Он хранил записи всемирно известных опер, записи отдельных арий в исполнении известных певцов.
У него и лучшая современная музыка была в почете, и лучшие джазовые оркестры и солисты-исполнители...
В общем, он был истинный знаток!
Но такой очаровательной мелодии, сыгранной на бесхитростном инструменте (ему казалось, что это было что-то вроде дудочки!), он за свою долгую жизнь еще не встречал.
Он перестал метаться по влажной от пота подушке, лежал неподвижно и слушал — чудо как мелодия хороша!..
И удивительное дело — он ощущал, как с каждым мгновением болезнь, так жестоко свалившая его, уходит, утекает!
Вот он уже может поднять и держать голову над подушкой!
А теперь пробует сесть — и садится, спустив ноги с постели!
А теперь столько силы в нем появляется, что он может встать и идти...
Как был, в ночной рубашке, он пошел к окну, чтоб лучше слышать, чтоб запомнить эту мелодию, такую простую, и в простоте своей — божественную...
В комнату вошла сонная мадемуазель Овца — проведать, как судья себя чувствует. И руками всплеснула, решила, что больной в бреду, как лунатик, ходит!..
— Кто это играет? — спросил у нее судья.
— Откуда мне знать? Тим научился на дудочке хорошо играть. У него дудочка была! Пока мой дядя эту дудочку не растоптал...— простодушно вслух раздумывала она.
— Как это растоптал!? — удивился судья Филин и таким образом вскоре выудил у нее всю правду.
— Пожалуй, это Тим играет, — после некоторого молчания, подумав, сказала мадемуазель Овца. — Только не понимаю, как он в каталажке мог дудочку достать?..
А дудочка в ночи всё звучала!.. И новые силы всё вливались в худое, изможденное болезнью тело судьи...
Судья Филин был очень мудр. Другой бы кто — не догадался, а он не только предположил, он уже твердо знал: его подняла с постели, а, может, и от смерти спасла, именно эта мелодия простой дудочки...
Возле каталажки кипела напряженная, но аккуратная и основательная работа под пленительную мелодию дудочки Тима...
Мадам Коза и мсье Барсук торопливо готовили раствор цемента, подавали его мсье Жану, который заново укреплял тяжелую ржавую решетку...

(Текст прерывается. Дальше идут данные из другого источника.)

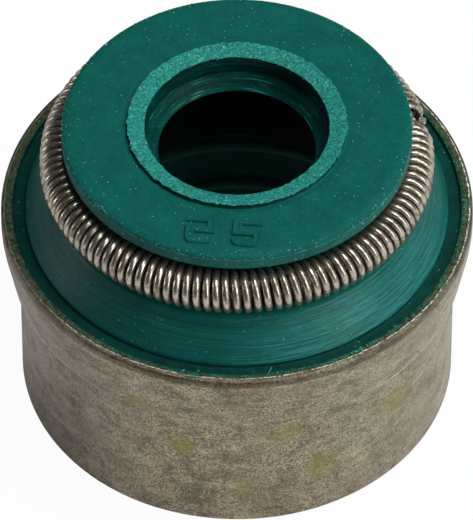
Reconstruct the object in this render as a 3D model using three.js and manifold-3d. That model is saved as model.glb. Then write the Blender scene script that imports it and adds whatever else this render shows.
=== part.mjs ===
// Valve stem seal: a fluoro-rubber body moulded into a pressed steel case, with a garter spring
// in the groove of its neck. Millimetres, +Z up, origin on the axis at the foot of the case.
// Radii are built outwards from the sealing lip, and heights from the foot and from the rim.

import * as THREE from 'three';
import { mergeVertices } from 'three/addons/utils/BufferGeometryUtils.js';
import Module from 'manifold-3d';

// Sealing lip and the mouth above it
const LIP_RADIUS = 3.63;
const FUNNEL_WIDTH = 0.63;
const FUNNEL_DEPTH = 0.59;
const THROAT_DEPTH = 1.03;
const THROAT_UNDERCUT = 0.04;
const LIP_SLOPE_HEIGHT = 2.0;

// Ground ring round the mouth
const RING_WIDTH = 0.81;
const RING_PROUD = 0.18;
const RING_FACE_DROP = 0.19;

// Head, the disc over the spring
const HEAD_OVERHANG = 1.0;
const HEAD_SIDE_HEIGHT = 0.61;
const HEAD_EDGE_WIDTH = 0.42;
const HEAD_EDGE_DROP = 0.21;
const HEAD_ABOVE_SPRING = 0.49;
const HEAD_UNDERSIDE_FILLET = 0.25;

// Garter spring: closed coils round the neck, its reduced end screwed into its other end
const WIRE_DIAMETER = 0.35;
const COIL_RADIUS = 1.02;
const COIL_GAP = 0.035;
const SPRING_CLEARANCE = 0.02;
const SPRING_RISE = 3.13;
const JOINT_ANGLE = 16;
const NIB_CLEARANCE = 0.06;
const NIB_TURNS = 3.5;
const NIB_TAPER_TURNS = 3;

// Neck and shoulder
const NECK_WALL = 3.47;
const CREST_WIDTH = 0.47;
const CREST_DROP = 0.13;
const SHOULDER_WIDTH = 1.24;
const RIM_GROOVE_WIDTH = 0.6;
const RIM_GROOVE_DROP = 0.2;
const RIM_GROOVE_DRAFT = 0.04;

// Pressed steel case
const SHEET = 0.55;
const CASE_HEIGHT = 10.8;
const BAND_HEIGHT = 3.44;
const BAND_UPRIGHT = 1.0;
const BAND_TAPER = 0.41;
const STEP_WIDTH = 0.42;
const FOOT_ROUND = 0.15;

// Socket for the valve guide, lined with rubber
const LINING = 1.72;
const LINING_FOOT = 0.4;
const LEAD_IN = 0.5;
const GUIDE_STOP_WIDTH = 2.0;
const GUIDE_STOP_BELOW_RIM = 1.8;
const RIB_COUNT = 2;
const RIB_PROUD = 0.15;
const RIB_FACE = 0.3;
const RIB_FLANK = 0.35;

// Raised cavity number on the head
const DIGIT_HEIGHT = 1.68;
const DIGIT_WIDTH = 1.38;
const DIGIT_STROKE = 0.4;
const DIGIT_PITCH = 2.15;
const DIGIT_PROUD = 0.14;
const DIGIT_ROOT = 0.3;
const DIGIT_CORNER = 0.3;
const DIGIT_EDGE_GAP = 0.26;
const NUMBER_ANGLE = -95.3;

// Each digit is a rounded block with an upper and a lower slot, which opens to one side
const NUMBER = [
  { upper: 'left', lower: 'right' },
  { upper: 'right', lower: 'left' },
];

// Facets
const ROUND_FACETS = 48;
const WIRE_SIDES = 5;
const STEPS_PER_COIL = 7;
const ARC_STEPS = 6;
const EDGE_STEPS = 3;
const CORNER_STEPS = 3;

// Radii that follow from the lip outwards
const mouthRadius = LIP_RADIUS + FUNNEL_WIDTH;
const ringRadius = mouthRadius + RING_WIDTH;
const neckRadius = LIP_RADIUS + NECK_WALL;
const headRadius = neckRadius + HEAD_OVERHANG;
const springRadius = neckRadius + SPRING_CLEARANCE + COIL_RADIUS;
const crestRadius = springRadius + CREST_WIDTH;
const shoulderRadius = crestRadius + SHOULDER_WIDTH;
const rimInnerRadius = shoulderRadius + RIM_GROOVE_WIDTH;
const rimRadius = rimInnerRadius + SHEET;
const bandFootRadius = rimRadius - BAND_TAPER;
const tubeRadius = bandFootRadius - STEP_WIDTH;
const tubeInnerRadius = tubeRadius - SHEET;
const guideRadius = tubeInnerRadius - LINING;
const chamberRadius = guideRadius - GUIDE_STOP_WIDTH;

// Heights that follow from the foot and from the rim upwards
const stepHeight = CASE_HEIGHT - BAND_HEIGHT;
const taperTop = CASE_HEIGHT - BAND_UPRIGHT;
const springHeight = CASE_HEIGHT + SPRING_RISE;
const grooveRadius = COIL_RADIUS + SPRING_CLEARANCE;
const crestHeight = springHeight - grooveRadius - CREST_DROP;
const headUnderside = springHeight + COIL_RADIUS + HEAD_ABOVE_SPRING;
const headShoulder = headUnderside + HEAD_SIDE_HEIGHT;
const headTop = headShoulder + HEAD_EDGE_DROP;
const ringTop = headTop + RING_PROUD;
const mouthHeight = ringTop - RING_FACE_DROP;
const throatFoot = mouthHeight - THROAT_DEPTH;
const lipHeight = throatFoot - FUNNEL_DEPTH;
const guideStop = CASE_HEIGHT - GUIDE_STOP_BELOW_RIM;

const wasm = await Module();
wasm.setup();

// A closed outline of [radius, height] points, counter-clockwise, turned about the Z axis
function turned(outline) {
  const points = [...outline, outline[0]].map(([radius, height]) => new THREE.Vector2(radius, height));
  return new THREE.LatheGeometry(points, ROUND_FACETS).rotateX(Math.PI / 2);
}

// Points of an arc about (radius, height), its angles in degrees from straight outwards
function arc(radius, height, size, from, to, steps) {
  return Array.from({ length: steps + 1 }, (_, i) => {
    const angle = THREE.MathUtils.degToRad(from + ((to - from) * i) / steps);
    return [radius + size * Math.cos(angle), height + size * Math.sin(angle)];
  });
}

// Inner face of the case from its ledge up to a height in the upright rim; the rubber is bonded to it
function caseInnerWall(bottom, top) {
  const ledge = stepHeight + SHEET;
  const slope = BAND_TAPER / (taperTop - stepHeight);
  const ledgeRadius = bandFootRadius - SHEET + slope * SHEET;
  return [
    [tubeInnerRadius, bottom],
    [tubeInnerRadius, ledge],
    [ledgeRadius, ledge],
    [rimInnerRadius, taperTop],
    [rimInnerRadius, top],
  ];
}

function caseGeometry() {
  return turned([
    ...arc(tubeRadius - FOOT_ROUND, FOOT_ROUND, FOOT_ROUND, -90, 0, EDGE_STEPS),
    [tubeRadius, stepHeight],
    [bandFootRadius, stepHeight],
    [rimRadius, taperTop],
    [rimRadius, CASE_HEIGHT],
    ...caseInnerWall(0, CASE_HEIGHT).reverse(),
  ]);
}

// Rounded outer edge of the head: a quarter of an ellipse
function headEdge() {
  return Array.from({ length: EDGE_STEPS + 1 }, (_, i) => {
    const angle = (Math.PI / 2) * (i / EDGE_STEPS);
    const radius = headRadius - HEAD_EDGE_WIDTH * (1 - Math.cos(angle));
    return [radius, headShoulder + HEAD_EDGE_DROP * Math.sin(angle)];
  });
}

// Sealing ribs of the lining, from the guide stop down
function ribs() {
  const pitch = (guideStop - LINING_FOOT - LEAD_IN) / (RIB_COUNT + 1);
  return Array.from({ length: RIB_COUNT }, (_, i) => {
    const middle = guideStop - pitch * (i + 1);
    const face = RIB_FACE / 2;
    return [
      [guideRadius, middle + face + RIB_FLANK],
      [guideRadius - RIB_PROUD, middle + face],
      [guideRadius - RIB_PROUD, middle - face],
      [guideRadius, middle - face - RIB_FLANK],
    ];
  }).flat();
}

function rubberOutline() {
  return [
    ...caseInnerWall(LINING_FOOT, CASE_HEIGHT - RIM_GROOVE_DROP),
    [shoulderRadius + RIM_GROOVE_DRAFT, CASE_HEIGHT - RIM_GROOVE_DROP],
    [shoulderRadius, CASE_HEIGHT],
    [crestRadius, crestHeight],
    ...arc(springRadius, springHeight, grooveRadius, -90, -180, ARC_STEPS),
    [neckRadius, headUnderside - HEAD_UNDERSIDE_FILLET],
    [neckRadius + HEAD_UNDERSIDE_FILLET, headUnderside],
    [headRadius, headUnderside],
    ...headEdge(),
    [ringRadius, headTop],
    [ringRadius, ringTop],
    [mouthRadius, mouthHeight],
    [mouthRadius + THROAT_UNDERCUT, throatFoot],
    [LIP_RADIUS, lipHeight],
    [chamberRadius, lipHeight - LIP_SLOPE_HEIGHT],
    [chamberRadius, guideStop],
    [guideRadius, guideStop],
    ...ribs(),
    [guideRadius, LINING_FOOT + LEAD_IN],
    [guideRadius + LEAD_IN, LINING_FOOT],
  ];
}

// One digit, standing on its back at the origin with its top towards +Y
function digitSolid({ upper, lower }) {
  const halfWidth = DIGIT_WIDTH / 2;
  const halfHeight = DIGIT_HEIGHT / 2;
  const block = new THREE.Shape();
  const corners = [[1, -1, -90], [1, 1, 0], [-1, 1, 90], [-1, -1, 180]];
  for (const [sideways, upwards, start] of corners) {
    const from = THREE.MathUtils.degToRad(start);
    const x = sideways * (halfWidth - DIGIT_CORNER);
    const y = upwards * (halfHeight - DIGIT_CORNER);
    block.absarc(x, y, DIGIT_CORNER, from, from + Math.PI / 2, false);
  }
  block.closePath();
  const depth = DIGIT_ROOT + DIGIT_PROUD;
  const solid = toManifold(new THREE.ExtrudeGeometry(block, {
    depth, bevelEnabled: false, curveSegments: CORNER_STEPS,
  }));

  const slotHeight = (DIGIT_HEIGHT - 3 * DIGIT_STROKE) / 2;
  const slotShift = (DIGIT_STROKE + slotHeight) / 2;
  const slot = (side, y) => {
    const towards = side === 'left' ? -1 : 1;
    const cut = new THREE.BoxGeometry(DIGIT_WIDTH, slotHeight, 3 * depth);
    return toManifold(cut.translate(towards * DIGIT_STROKE, y, 0));
  };
  return solid.subtract(slot(upper, slotShift)).subtract(slot(lower, -slotShift));
}

// The number's digits side by side along the head's front, rooted in its flat top
function numberSolids() {
  const middleRadius = headRadius - HEAD_EDGE_WIDTH - DIGIT_EDGE_GAP - DIGIT_HEIGHT / 2;
  const turn = NUMBER_ANGLE + 90;
  return NUMBER.map((digit, i) => digitSolid(digit)
    .translate([(i - (NUMBER.length - 1) / 2) * DIGIT_PITCH, -middleRadius, headTop - DIGIT_ROOT])
    .rotate([0, 0, turn]));
}

function rubberGeometry() {
  const body = toManifold(turned(rubberOutline()));
  return fromManifold(numberSolids().reduce((solid, digit) => solid.add(digit), body));
}

// Wire of the garter spring: coils wound about a ring, the last of them drawn in to form the nib
class GarterWire extends THREE.Curve {
  constructor() {
    super();
    this.fullRadius = COIL_RADIUS - WIRE_DIAMETER / 2;
    this.nibRadius = this.fullRadius * Math.cos(Math.PI / STEPS_PER_COIL) - WIRE_DIAMETER - NIB_CLEARANCE;
    const innerRound = 2 * Math.PI * (springRadius - this.fullRadius);
    this.coils = Math.floor(innerRound / (WIRE_DIAMETER + COIL_GAP));
    this.turns = this.coils + NIB_TURNS;
  }

  // Steps are even in turns, so that each coil has the same number of them
  getUtoTmapping(u) {
    return u;
  }

  getPoint(t, target = new THREE.Vector3()) {
    const turn = t * this.turns;
    const drawnIn = THREE.MathUtils.smoothstep(turn, this.coils - NIB_TAPER_TURNS, this.coils);
    const coilRadius = THREE.MathUtils.lerp(this.fullRadius, this.nibRadius, drawnIn);
    const round = THREE.MathUtils.degToRad(JOINT_ANGLE) + (2 * Math.PI * turn) / this.coils;
    const coilAngle = -2 * Math.PI * turn;
    const reach = springRadius + coilRadius * Math.cos(coilAngle);
    const height = springHeight + coilRadius * Math.sin(coilAngle);
    return target.set(reach * Math.cos(round), reach * Math.sin(round), height);
  }
}

function springGeometry() {
  const wire = new GarterWire();
  const section = new THREE.Shape(Array.from({ length: WIRE_SIDES }, (_, i) => {
    const angle = (2 * Math.PI * i) / WIRE_SIDES;
    return new THREE.Vector2(Math.cos(angle), Math.sin(angle)).multiplyScalar(WIRE_DIAMETER / 2);
  }));
  const steps = Math.round(wire.turns * STEPS_PER_COIL);
  return new THREE.ExtrudeGeometry(section, { steps, extrudePath: wire });
}

function toManifold(geometry) {
  geometry.deleteAttribute('normal');
  geometry.deleteAttribute('uv');
  const merged = mergeVertices(geometry);
  return new wasm.Manifold(new wasm.Mesh({
    numProp: 3,
    vertProperties: new Float32Array(merged.getAttribute('position').array),
    triVerts: new Uint32Array(merged.getIndex().array),
  }));
}

function fromManifold(solid) {
  const { vertProperties, triVerts } = solid.getMesh();
  const geometry = new THREE.BufferGeometry();
  geometry.setAttribute('position', new THREE.BufferAttribute(vertProperties, 3));
  geometry.setIndex(new THREE.BufferAttribute(triVerts, 1));
  geometry.computeVertexNormals();
  return geometry;
}

function part(name, geometry, finish) {
  const mesh = new THREE.Mesh(geometry, new THREE.MeshStandardMaterial(finish));
  mesh.name = name;
  return mesh;
}

const seal = new THREE.Group();
seal.add(part('metal_case', caseGeometry(), { color: 0x827a68, roughness: 0.5, metalness: 0.9 }));
seal.add(part('rubber_body', rubberGeometry(), { color: 0x115a50, roughness: 0.6, metalness: 0 }));
seal.add(part('garter_spring', springGeometry(), { color: 0x938d83, roughness: 0.3, metalness: 1 }));

export default seal;
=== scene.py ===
"""Looks of the valve stem seal: steel case, green rubber body and garter spring, with studio and camera."""

import logging
import math
from dataclasses import dataclass
from enum import Enum

import bmesh
import bpy
import numpy as np
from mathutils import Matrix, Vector


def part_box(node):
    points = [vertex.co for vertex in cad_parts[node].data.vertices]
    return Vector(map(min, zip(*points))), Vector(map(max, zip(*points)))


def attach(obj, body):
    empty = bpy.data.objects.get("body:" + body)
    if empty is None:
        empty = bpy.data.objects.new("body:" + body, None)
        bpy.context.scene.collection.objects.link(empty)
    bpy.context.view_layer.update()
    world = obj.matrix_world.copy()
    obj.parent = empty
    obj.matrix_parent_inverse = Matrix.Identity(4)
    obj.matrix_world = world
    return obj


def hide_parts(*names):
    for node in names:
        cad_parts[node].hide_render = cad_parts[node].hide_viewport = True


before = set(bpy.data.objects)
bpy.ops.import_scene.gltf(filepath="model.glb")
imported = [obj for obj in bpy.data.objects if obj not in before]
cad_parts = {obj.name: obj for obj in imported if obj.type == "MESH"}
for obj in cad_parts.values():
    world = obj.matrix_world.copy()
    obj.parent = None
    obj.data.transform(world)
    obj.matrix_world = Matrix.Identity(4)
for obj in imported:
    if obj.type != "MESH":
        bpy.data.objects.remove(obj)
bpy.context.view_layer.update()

LOG = logging.getLogger("valve_stem_seal")
MM = 0.001
PER_METRE = 1 / MM
SEED = 24
BODY = "root"
TOUCH = 0.001
TINY = 1e-9
NOISE_WAVES = 28
FILM_INSET = 0.34
LEFT = (-1.0, 0.0, 0.0)
RIGHT = (1.0, 0.0, 0.0)
UP = np.array([0.0, 0.0, 1.0])
Socket = bpy.types.NodeSocket
Triple = tuple[float, float, float]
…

И скоро только влажный слой цемента указывал, что тут что-то было нарушено.
Мсье Жан, разглаживая влажную поверхность, уверял своих помощников, что к рассвету по такой жаре всё просохнет, и полицейский утром будет голову ломать, как это Тим мог исчезнуть: и двери были заперты и решетка на месте!..
А тем временем Тим далеко будет. Он спрячется, пока они не добьются, чтоб справедливость восторжествовала!..
Они уже всё закончили и, собрав свое имущество, так, чтоб ни одной улики не оставить, собрались уходить.
Но мсье Барсук вдруг остановился, прислушался к мелодии, которую Тим выводил, оглянулся на мадам Козу, посмотрел на звездное небо, чуть повременил, собираясь с духом, и, наконец, вымолвил:
— Мадам, вы удивительно храбрая! Я восхищаюсь вами! Разрешите предложить вам руку и сердце!
Он в смущении раздул щеки и, потупив взор, ждал ответа.